Os próximos dias continuam a ser de natureza, agora pelo Gerês. As solas dos ténis tinham conseguido algum descanso enquanto as dos chinelos tomaram conta nos dias de praia. Mas estava na hora de voltarem a palmilhar terreno. Daqui levo mais uma mão cheia de mergulhos, trocando o salgado pelo doce e com mais alguma pele de galinha do que a Sul. Mas também levo um passeio pela aldeia de Pitões das Júnias, composta por casas de pedra com telhados da cor do Sol quando este se põe. Aqui há quem entre e saia, mas há também quem ainda cá fique: cerca de 80 habitantes, explica-nos a senhora, dona de um pequeno negócio de bens locais, como compotas caseiras. Todos os serviços ficam longe desta aldeia e a emigração deixou para trás uma população mais envelhecida. De regresso ao carro, na passagem final pelas estreitas ruas de pedra, desejo boa tarde a uma outra senhora sentada à porta de casa, de rugas vincadas, trajes pretos, bengala na mão. Quantos não deverá ela ver partir ao final de um dia de passeio? Muitos, certamente, pelo menos nesta época veranil.
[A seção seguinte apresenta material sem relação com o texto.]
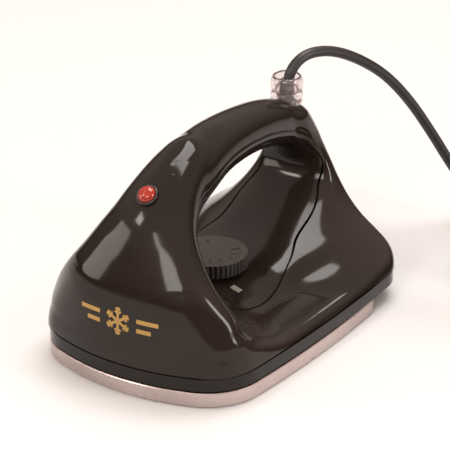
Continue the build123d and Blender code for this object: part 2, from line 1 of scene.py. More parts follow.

Nesta serra de borboletas e de grilos, percorro mais trilhos, fotografo pontes medievais, assusto-me brevemente com o carro praticamente atolado num caminho poeirento.
Mas há um trilho que supera expectativas: são oito quilómetros que se iniciam na aldeia de Sistelo, com uma paisagem que vai alternando, permitindo que o tempo prolongado a ganhar altitude não enfureça os gémeos e entusiasme antes o olhar. Com um início ao estilo sintrense, mais húmido e sombrio, o caminho dá lugar a socalcos a céu aberto, que por sua vez dão lugar a uma floresta de longos pinheiros, onde a luz da tarde perde expressão e o silêncio é o som mais ouvido. O dia termina, para mim, que tanto andei, e para o rebanho de ovelhas que se passeia pelas ruas da aldeia com quem lhes comanda o caminho para casa.
Está na hora de começar a descer, novamente. E, simbolicamente, termino onde Portugal ganhou identidade há centenas de anos: na cidade de Guimarães.
Termino como comecei — mergulhada em História que tantas estórias nos contam em riqueza e património.